Prerequisites
Feature Description
Hi,
dowloading latest Vulkan Linux build:
https://github.com/ggml-org/llama.cpp/releases/download/b4856/llama-b4856-bin-ubuntu-vulkan-x64.zip
doesn't support use of VK_NV_cooperative_matrix2..
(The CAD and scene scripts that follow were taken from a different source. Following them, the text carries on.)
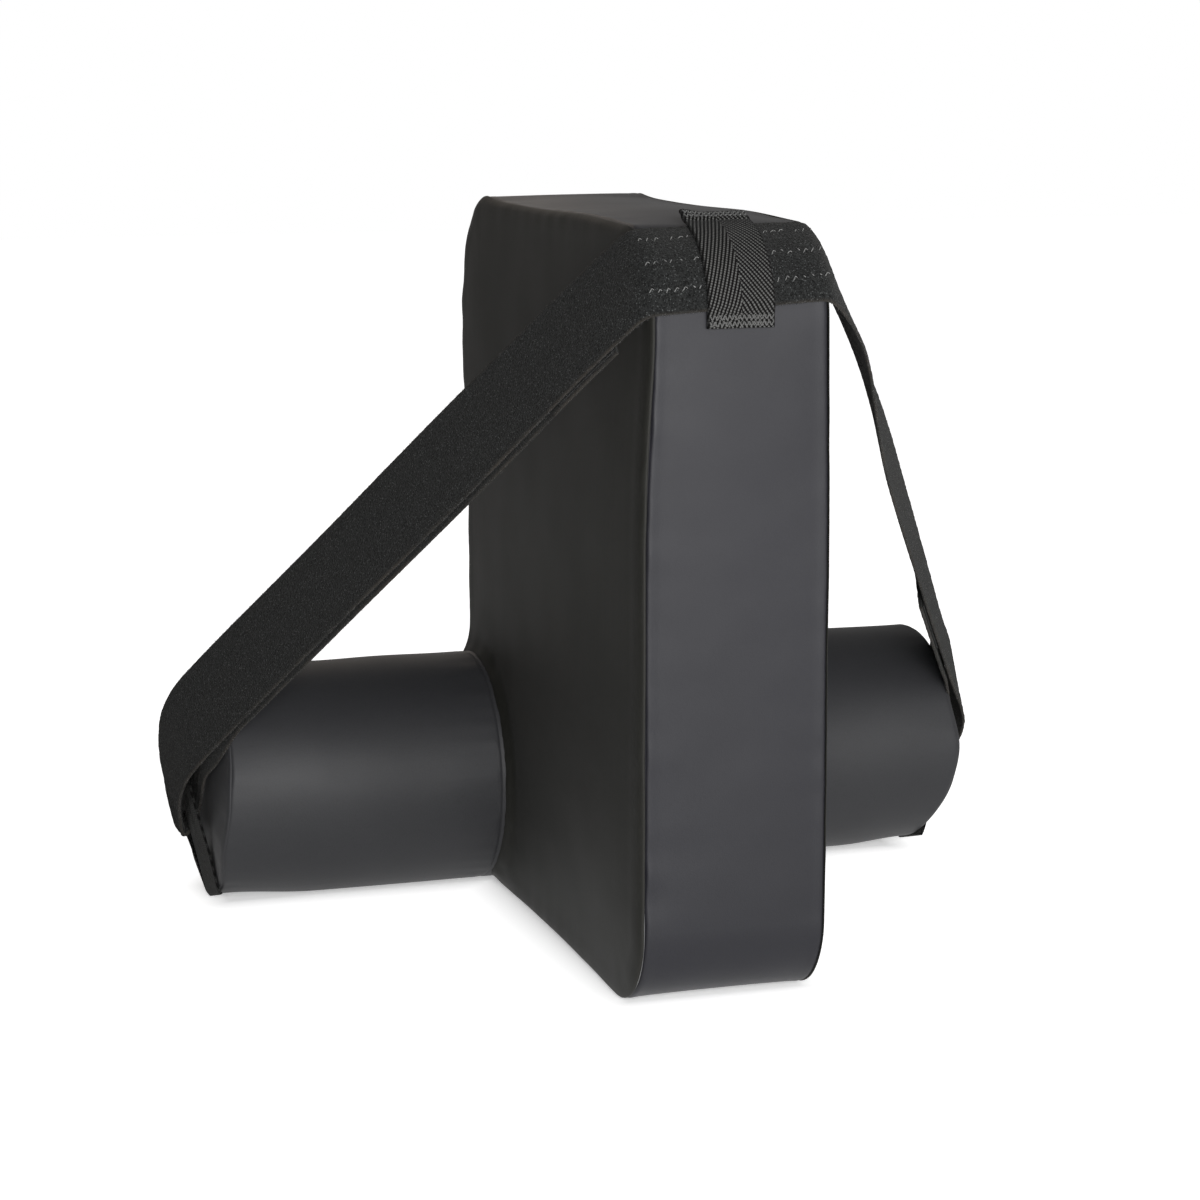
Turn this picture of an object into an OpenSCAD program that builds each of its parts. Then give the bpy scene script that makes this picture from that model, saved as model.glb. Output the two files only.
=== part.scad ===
// Upholstered foam shield: a tall boxed slab crossed at its lower back edge by a
// round roll, with a wide loop strap from the slab's top corner to each roll end.
// +X to the right, +Y to the back, +Z up. The origin is the middle of the slab's base.

/* [Slab] */
// Thickness of the slab across its covers
slab_w = 102; // [90:1:120]
// Depth of the slab from front to back
slab_d = 353; // [320:1:380]
// Height of the slab above the floor
slab_h = 424; // [400:1:450]
// Radius of the slab's rounded profile corners
corner_r = 46; // [40:1:50]
// Thickness of the vinyl cover
skin_t = 1.2; // [1:0.1:1.6]

/* [Roll] */
// Radius of the roll across its cover
roll_r = 71; // [66:1:74]
// Length of the roll between its end planes
roll_len = 464; // [440:1:500]
// Sideways offset of the roll's middle from the slab's middle
roll_shift = 8; // [0:1:10]
// Distance of the roll's axis in front of the slab's back face
roll_inset = 36; // [30:1:45]
// Height of the domed end above the end plane
dome_h = 9; // [6:0.5:10]
// Rounding radius of the roll's rim
rim_r = 6; // [4:1:8]

/* [Strap] */
// Width of the loop strap
strap_w = 57; // [50:1:60]
// Thickness of the loop strap with its pile
strap_t = 2; // [1.6:0.1:2.2]
// Angle on the corner where the strap's lower edge lies
strap_low = 6; // [2:1:8]
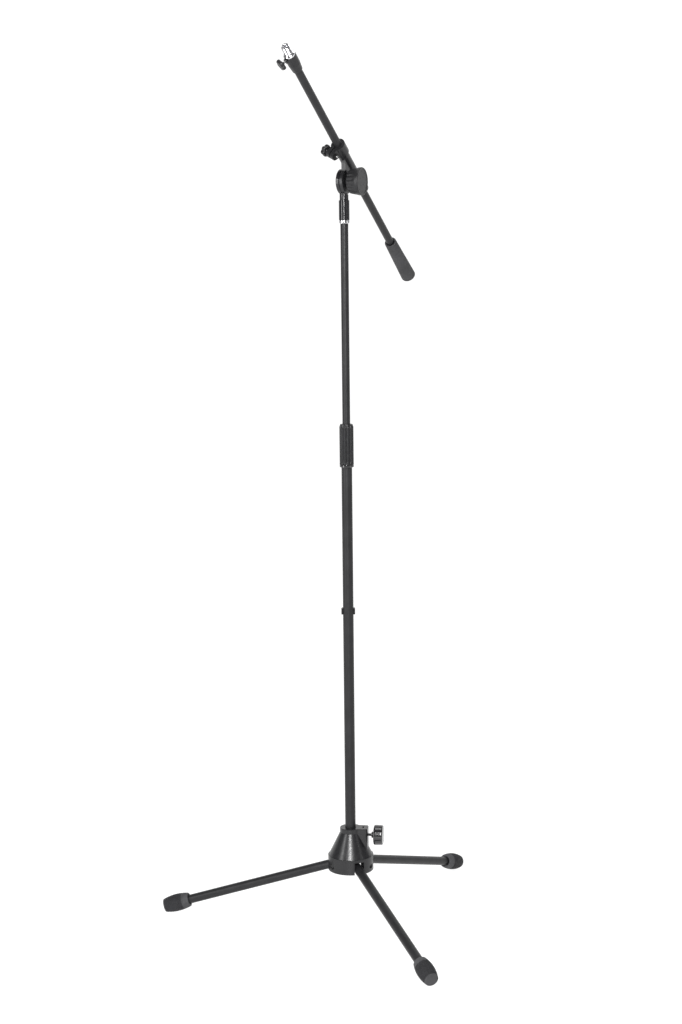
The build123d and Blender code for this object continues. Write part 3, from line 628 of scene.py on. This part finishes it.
sweep = {"front": -9.0, "bend": 3.5, "radius": 2.5, "top": 9.0, "half": 12.0, "glow": 0.9, "air": 0.22}
floorMaterial = finish("pale studio floor", "floor", (0.2, 0.2, 0.2), 0.6, grain=400.0, bump=0.02,
                       blotch=0.015)
floorShader = floorMaterial.node_tree.nodes["Principled BSDF"]
floorShader.inputs["Emission Color"].default_value = (1.0, 1.0, 1.0, 1.0)
floorShader.inputs["Emission Strength"].default_value = sweep["glow"]
curve = np.linspace(0.0, np.pi / 2, 24)
wallAt = sweep["bend"] + sweep["radius"]
across = [sweep["front"], *(sweep["bend"] + sweep["radius"] * np.sin(curve)), wallAt]
rise = [0.0, *(sweep["radius"] * (1 - np.cos(curve))), sweep["top"]]
corners = [(side * sweep["half"], y, z) for y, z in zip(across, rise) for side in (-1, 1)]
strips = [(2 * k, 2 * k + 1, 2 * k + 3, 2 * k + 2) for k in range(len(across) - 1)]
floorMesh = bpy.data.meshes.new("studioFloor")
floorMesh.from_pydata(corners, [], strips)
floorMesh.shade_smooth()
floor = bpy.data.objects.new("studioFloor", floorMesh)
bpy.context.scene.collection.objects.link(floor)
floorMesh.materials.append(floorMaterial)

world = bpy.data.worlds.new("white studio")
bpy.context.scene.world = world
world.use_nodes = True
world.node_tree.nodes["Background"].inputs["Color"].default_value = (1.0, 1.0, 1.0, 1.0)
world.node_tree.nodes["Background"].inputs["Strength"].default_value = sweep["air"]
bpy.context.scene.view_settings.view_transform = "Standard"


def softLight(name, place, target, width, height, power):
    # a rectangular area light at place, facing target
    lamp = bpy.data.lights.new(name, "AREA")
    lamp.shape = "RECTANGLE"
    lamp.size, lamp.size_y = width, height
    lamp.energy = power
    lampObject = bpy.data.objects.new(name, lamp)
    bpy.context.scene.collection.objects.link(lampObject)
    away = unit(np.array(place) - np.array(target))
    across = unit(np.cross(upward, away)) if abs(away[2]) < 0.99 else np.array((1.0, 0.0, 0.0))
    over = np.cross(away, across)
    turn = np.eye(4)
    turn[:3, 0], turn[:3, 1], turn[:3, 2], turn[:3, 3] = across, over, away, place
    lampObject.matrix_world = Matrix(turn.tolist())
    return lampObject


# place, the point it faces, width and height in metres, watts
softboxes = {"frontSoftbox": ((-0.25, -4.4, 2.7), (0.0, 0.0, 0.9), 0.6, 2.6, 300.0),
             "leftSoftbox": ((-3.0, -2.2, 1.6), (0.0, 0.0, 0.9), 0.6, 2.6, 60.0),
             "rightSoftbox": ((3.2, -1.6, 1.4), (0.0, 0.0, 0.9), 0.4, 2.2, 8.0),
             "topSoftbox": ((0.3, 0.2, 4.2), (0.0, 0.0, 0.5), 2.0, 2.0, 40.0)}
for name, setting in softboxes.items():
    softLight(name, *setting)

# metres, radians and millimetres
view = {"back": 4.0122, "height": 1.509, "yaw": -0.0032, "pitch": -0.1568, "roll": 0.0108, "lens": 69.43,
        "sensor": 36.0, "far": 60.0}
cameraData = bpy.data.cameras.new("camera")
cameraData.sensor_width = view["sensor"]
cameraData.lens = view["lens"]
cameraData.clip_end = view["far"]
camera = bpy.data.objects.new("camera", cameraData)
bpy.context.scene.collection.objects.link(camera)
cy, sy = math.cos(view["yaw"]), math.sin(view["yaw"])
cp, sp = math.cos(view["pitch"]), math.sin(view["pitch"])
ahead = np.array((sy * cp, cy * cp, sp))
right = np.array((cy, -sy, 0.0))
down = np.cross(ahead, right)
cr, sr = math.cos(view["roll"]), math.sin(view["roll"])
pose = np.eye(4)
pose[:3, 0] = cr * right + sr * down
pose[:3, 1] = -(-sr * right + cr * down)
pose[:3, 2] = -ahead
pose[:3, 3] = (0.0, -view["back"], view["height"])
camera.matrix_world = Matrix(pose.tolist())
bpy.context.scene.camera = camera
print("floor, light and camera set")
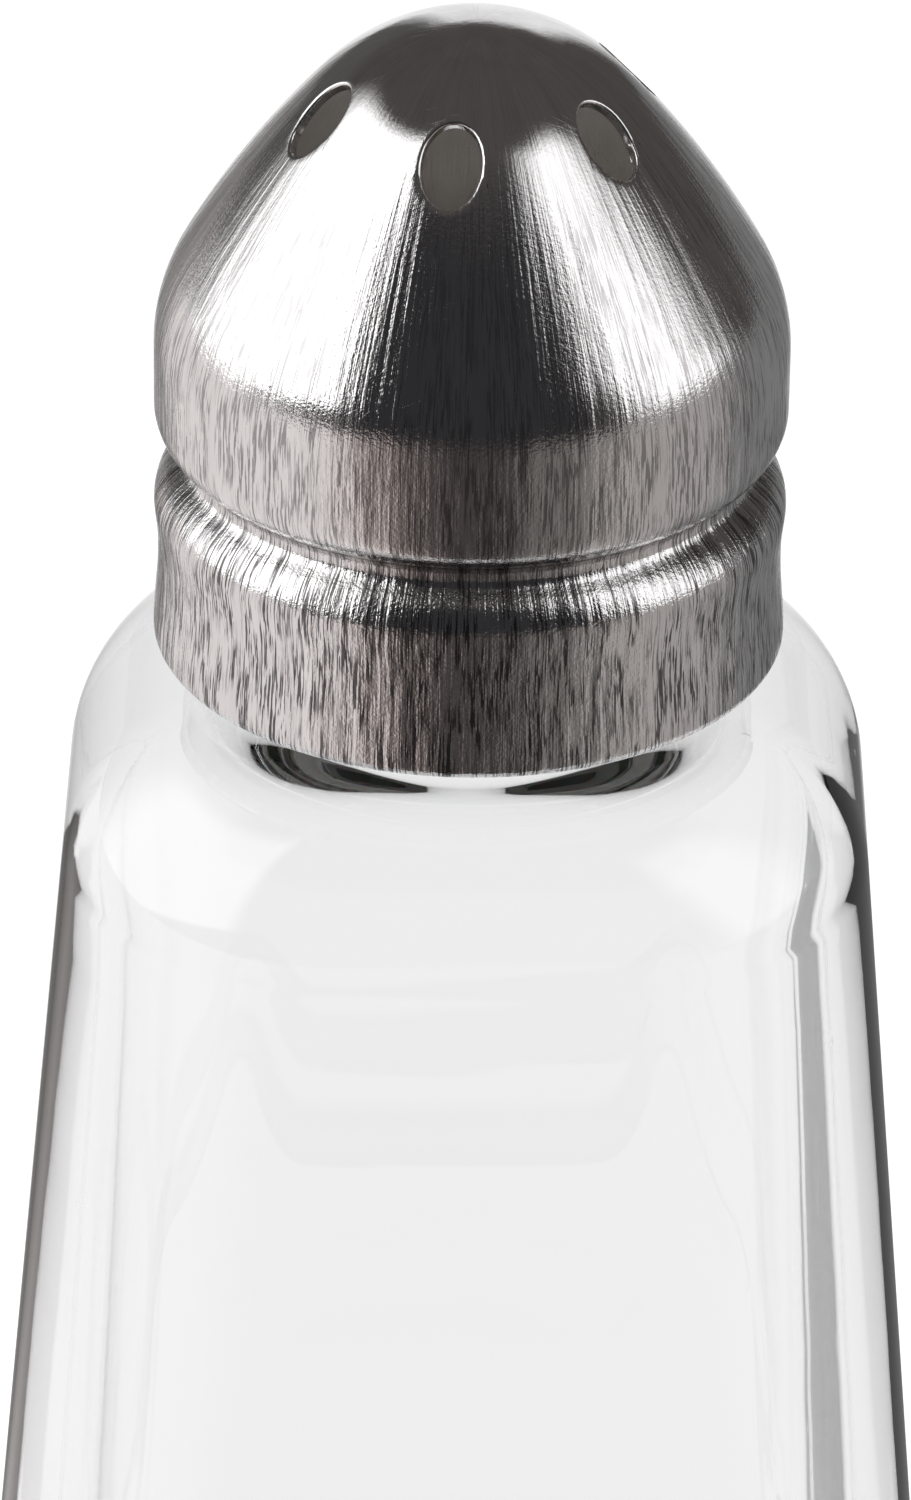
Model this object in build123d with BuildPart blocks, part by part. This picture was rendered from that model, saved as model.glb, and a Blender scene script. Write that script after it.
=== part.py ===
"""Square tapered glass shaker with a pierced metal screw cap, in millimetres.

The jar stands on z = 0 with its flats facing +-X and +-Y. The cap turns and
lifts along +Z. The cap's heights are stacked up from the sealing rim of the glass.
"""
from build123d import *
from math import atan, cos, degrees, radians, sin, sqrt
import os

# Glass jar
base_width = 46.8                # across the flats where it stands
shoulder_width = 33.2            # across the flats, carried up to the shoulder plane
body_height = 76.4               # resting plane to shoulder plane
corner_radius = 12.5             # the four upright corners
shoulder_radius = 8.7            # rounding from the walls over into the shoulder
heel_radius = 3.0                # rounding round the foot
foot_wall = 3.0                  # the walls thin out from the foot to the shoulder
shoulder_wall = 1.6
floor_thickness = 8.0
shoulder_thickness = 2.6
cavity_corner_radius = 10.5
cavity_edge_radius = 6.0         # floor and shoulder roundings inside
punt_radius = 13.0               # dished middle of the underside
punt_depth = 1.2
neck_height = 8.5                # shoulder plane to sealing rim
neck_wall = 2.9                  # bore to the crests of the thread
neck_mouth_radius = 1.6          # rounding from the cavity into the bore
rim_edge_radius = 0.7

# Cap shell, drawn from one sheet
sheet_thickness = 0.4
cap_standoff = 0.5               # shoulder plane to the cap's bottom edge
skirt_radius = 13.5
band_inset = 0.05                # how far the straight band above the groove stands in from the skirt
band_height = 2.41
crown_radius = 9.2
crown_slope = 48.5               # slope where the crown runs into the flank, in degrees
flank_slope = 60.5               # slope where the flank runs into the brow
brow_radius = 8.0
lip_radius = 0.55                # rounding from the band into the groove
groove_radius = 0.35
groove_rise = 1.09               # top of the liner to where the cap's shoulder meets the groove
shoulder_slope = 37.0            # how far the cap's shoulder leans in at the groove
hem_radius = 0.5
hem_width = 0.3                  # flat part of the turned-in hem
hole_count = 6
hole_radius = 1.32
hole_ring_radius = 6.95
hole_start_angle = -98           # of the first hole, when the cap is tight

# Threaded liner
liner_wall = 2.1
liner_clearance = 0.05           # to the shell, round it and below it
thread_clearance = 0.05          # to the thread crests of the neck
flange_thickness = 1.1
flange_width = 2.45              # how far the flange reaches in over the sealing rim
liner_chamfer = 0.3              # lead-in at the bottom, inside and out

# From the skirt inwards: the liner fills it, and the neck of the jar fits the liner
liner_radius = skirt_radius - sheet_thickness - liner_clearance
liner_bore_radius = liner_radius - liner_wall
flange_bore_radius = liner_bore_radius - flange_width
neck_radius = liner_bore_radius - thread_clearance
neck_bore_radius = neck_radius - neck_wall

neck_top = body_height + neck_height
wall_taper = (base_width - shoulder_width) / 2 / body_height
taper_angle = degrees(atan(wall_taper))
cavity_taper = wall_taper - (foot_wall - shoulder_wall) / body_height
cavity_taper_angle = degrees(atan(cavity_taper))
cavity_width = base_width - 2 * (foot_wall + cavity_taper * floor_thickness)     # at the floor


os.makedirs("parts", exist_ok=True)

# --- Inside of the jar, as a solid to cut with ---
cavity_top = body_height - shoulder_thickness

with BuildPart() as cavity:
    with BuildSketch(Plane.XY.offset(floor_thickness)):
        Rectangle(cavity_width, cavity_width)
    extrude(amount=cavity_top - floor_thickness, taper=cavity_taper_angle)
    fillet(cavity.edges().group_by(Axis.Z)[1], cavity_corner_radius)
    level_edges = cavity.edges().group_by(Axis.Z)
    fillet(level_edges[0] + level_edges[-1], cavity_edge_radius)
    with BuildSketch(Plane.XY.offset(cavity_top)):
        Circle(neck_bore_radius)
    extrude(amount=neck_top - cavity_top)
    mouth_edge = cavity.edges().filter_by(GeomType.CIRCLE).filter_by_position(
        Axis.Z, cavity_top - 0.01, cavity_top + 0.01)
    fillet(mouth_edge, neck_mouth_radius)

# --- Glass jar ---
punt_sphere_radius = (punt_radius**2 + punt_depth**2) / (2 * punt_depth)

with BuildPart() as glass_jar:
    with BuildSketch(Plane.XY):
        Rectangle(base_width, base_width)
    extrude(amount=body_height, taper=taper_angle)
    fillet(glass_jar.edges().group_by(Axis.Z)[1], corner_radius)
    fillet(glass_jar.edges().group_by(Axis.Z)[-1], shoulder_radius)
    fillet(glass_jar.edges().group_by(Axis.Z)[0], heel_radius)
    with BuildSketch(Plane.XY.offset(cavity_top)):
        Circle(neck_radius)
    extrude(amount=neck_top - cavity_top)
    add(cavity.part, mode=Mode.SUBTRACT)
    fillet(glass_jar.edges().group_by(Axis.Z)[-1], rim_edge_radius)
    with Locations((0, 0, punt_depth - punt_sphere_radius)):
        Sphere(punt_sphere_radius, mode=Mode.SUBTRACT)

glass_jar.part.label = "glass_jar"
export_step(glass_jar.part, "parts/glass_jar.step")

# --- Cap shell ---
band_radius = skirt_radius - band_inset
lean_sin, lean_cos = sin(radians(shoulder_slope)), cos(radians(shoulder_slope))
crown_sin, crown_cos = sin(radians(crown_slope)), cos(radians(crown_slope))
flank_sin, flank_cos = sin(radians(flank_slope)), cos(radians(flank_slope))
flank_reach = band_radius - crown_radius * crown_sin - brow_radius * (1 - flank_sin)
flank_radius = flank_reach / (flank_sin - crown_sin)
flank_height = flank_radius * (crown_cos - flank_cos)
dome_height = crown_radius * (1 - crown_cos) + flank_height + brow_radius * flank_cos

cap_bottom = body_height + cap_standoff
flange_top = neck_top + flange_thickness
groove_end_height = flange_top + groove_rise
groove_centre_height = groove_end_height + groove_radius * lean_sin
lip_height = groove_centre_height + groove_radius + lip_radius      # bottom of the straight band
cap_top = lip_height + band_height + dome_height

groove_centre = band_radius - lip_radius                            # distance from the axis
groove_end = groove_centre - groove_radius * lean_cos
shoulder_arc_radius = (skirt_radius - groove_end) / (1 - lean_cos)
shoulder_arc_centre = skirt_radius - shoulder_arc_radius
shoulder_arc_height = groove_end_height - shoulder_arc_radius * lean_sin
hem_opening_radius = skirt_radius - hem_radius - hem_width


def dome_line(inset):
    """Crown, flank, brow and band of the cap's half section, moved in by an inset."""
    crown = JernArc((0, cap_top - inset), (1, 0), crown_radius - inset, -crown_slope)
    flank = JernArc(crown @ 1, crown % 1, flank_radius - inset, crown_slope - flank_slope)
    brow = JernArc(flank @ 1, flank % 1, brow_radius - inset, flank_slope - 90)
    return Line(brow @ 1, (band_radius - inset, lip_height))


with BuildPart() as cap_shell:
    # All that lies under the outer surface, with the groove rolled in and the hem turned under
    with BuildSketch(Plane.XZ):
        with BuildLine():
            band = dome_line(0)
            lip = JernArc(band @ 1, (0, -1), lip_radius, -90)
            groove = JernArc(lip @ 1, (-1, 0), groove_radius, 90 + shoulder_slope)
            shoulder = JernArc(groove @ 1, groove % 1, shoulder_arc_radius, -shoulder_slope)
            skirt = Line(shoulder @ 1, (skirt_radius, cap_bottom + hem_radius))
            hem = JernArc(skirt @ 1, (0, -1), hem_radius, -90)
            Polyline(hem @ 1, (0, cap_bottom), (0, cap_top))
        make_face()
    revolve(axis=Axis.Z)

    # The hollow, one sheet thickness in, with the back of the groove as short straight folds
    back_radius = groove_radius + sheet_thickness
    with BuildSketch(Plane.XZ):
        with BuildLine():
            band = dome_line(sheet_thickness)
            fold_turns = [radians(turn) for turn in (90, 135, 180, 180 + shoulder_slope)]
            folds = [
                (groove_centre + back_radius * cos(turn), groove_centre_height + back_radius * sin(turn))
                for turn in fold_turns
            ]
            Polyline(band @ 1, *folds)
            shoulder = CenterArc((shoulder_arc_centre, shoulder_arc_height),
                                 shoulder_arc_radius - sheet_thickness, shoulder_slope, -shoulder_slope)
            Polyline(shoulder @ 1, (skirt_radius - sheet_thickness, cap_bottom + sheet_thickness),
                     (0, cap_bottom + sheet_thickness), (0, cap_top - sheet_thickness))
        make_face()
    revolve(axis=Axis.Z, mode=Mode.SUBTRACT)

    with BuildSketch(Plane.XY.offset(cap_bottom)):
        Circle(hem_opening_radius)
    extrude(amount=sheet_thickness, mode=Mode.SUBTRACT)
    with BuildSketch(Plane.XY.offset(lip_height)):
        with PolarLocations(hole_ring_radius, hole_count, start_angle=hole_start_angle):
            Circle(hole_radius)
    extrude(amount=cap_top - lip_height, mode=Mode.SUBTRACT)

cap_shell.part.label = "cap_shell"
export_step(cap_shell.part, "parts/cap_shell.step")

# --- Threaded liner, held in the skirt between the groove and the hem ---
liner_bottom = cap_bottom + sheet_thickness + liner_clearance
liner_arc_radius = shoulder_arc_radius - sheet_thickness - liner_clearance
flange_top_radius = shoulder_arc_centre + sqrt(liner_arc_radius**2 - (flange_top - shoulder_arc_height) ** 2)

with BuildPart() as thread_liner:
    with BuildSketch(Plane.XZ):
        with BuildLine():
            Polyline(
                (flange_top_radius, flange_top),
                (flange_bore_radius, flange_top),
                (flange_bore_radius, neck_top),
                (liner_bore_radius, neck_top),
                (liner_bore_radius, liner_bottom),
                (liner_radius, liner_bottom),
                (liner_radius, shoulder_arc_height),
            )
            RadiusArc((liner_radius, shoulder_arc_height), (flange_top_radius, flange_top), liner_arc_radius)
        make_face()
    revolve(axis=Axis.Z)
    chamfer(thread_liner.edges().group_by(Axis.Z)[0], liner_chamfer)

thread_liner.part.label = "thread_liner"
export_step(thread_liner.part, "parts/thread_liner.step")
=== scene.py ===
import math

import bpy
from mathutils import Matrix, Vector


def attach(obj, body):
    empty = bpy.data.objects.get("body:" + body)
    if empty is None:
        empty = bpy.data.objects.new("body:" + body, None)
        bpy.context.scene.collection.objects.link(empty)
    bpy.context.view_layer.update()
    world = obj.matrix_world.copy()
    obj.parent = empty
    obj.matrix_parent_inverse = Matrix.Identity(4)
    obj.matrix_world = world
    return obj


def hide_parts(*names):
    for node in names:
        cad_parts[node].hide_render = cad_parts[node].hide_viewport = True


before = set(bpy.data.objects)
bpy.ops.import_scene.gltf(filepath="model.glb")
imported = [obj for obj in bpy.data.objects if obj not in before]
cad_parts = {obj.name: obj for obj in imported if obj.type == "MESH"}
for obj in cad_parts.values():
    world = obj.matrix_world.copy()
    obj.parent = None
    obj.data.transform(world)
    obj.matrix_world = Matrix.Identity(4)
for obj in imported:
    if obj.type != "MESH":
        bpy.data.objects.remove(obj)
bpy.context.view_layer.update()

# Square glass shaker with a pierced steel screw cap.
# Lengths in the dictionaries are in millimetres and angles in degrees.
mm = 0.001


def deselectAll():
    if bpy.context.object and bpy.context.object.mode != "OBJECT":
        bpy.ops.object.mode_set(mode="OBJECT")
    bpy.ops.object.select_all(action="DESELECT")


def smoothStep(low, high, value):
    t = min(1.0, max(0.0, (value - low) / (high - low)))
    return t * t * (3 - 2 * t)


def arc(x, z, radius, start, end, steps):
    turns = [math.radians(start + (end - start) * i / steps) for i in range(steps + 1)]
    return [(x + radius * math.cos(turn), z + radius * math.sin(turn)) for turn in turns]


def run(first, last, steps):
    return [tuple(a + (b - a) * i / steps for a, b in zip(first, last)) for i in range(steps + 1)]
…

I'm on NV VK dev driver supporting that extension.. (575 release will have that also)
./llama-bench
shows:
ggml_vulkan: 0 = NVIDIA GeForce RTX 4070 (NVIDIA) | uma: 0 | fp16: 1 | warp size: 32 | shared memory: 49152 | matrix cores: KHR_coopmat
so no VK_NV_cooperative_matrix2 support..
but on Windows:
ggml_vulkan: 0 = NVIDIA GeForce RTX 4070 (NVIDIA) | uma: 0 | fp16: 1 | warp size: 32 | shared memory: 49152 | matrix cores: NV_coopmat2
so is enabled..
Motivation
improves performance vs KHR_coopmat implementation..
Possible Implementation
it's all due to script:
https://github.com/ggml-org/llama.cpp/blob/master/.github/workflows/build.yml
on linux using latest SDK available 1.4.304 with support for that but Windows builder uses 1.3.261.1 SDK without support ..
so the fix is change in:
https://github.com/ggml-org/llama.cpp/blob/master/.github/workflows/build.yml
from:
VULKAN_VERSION: 1.3.261.1
to:
VULKAN_VERSION: 1.4.304.1
located:
windows-latest-cmake:
runs-on: windows-latest
..
env:
VULKAN_VERSION: 1.3.261.1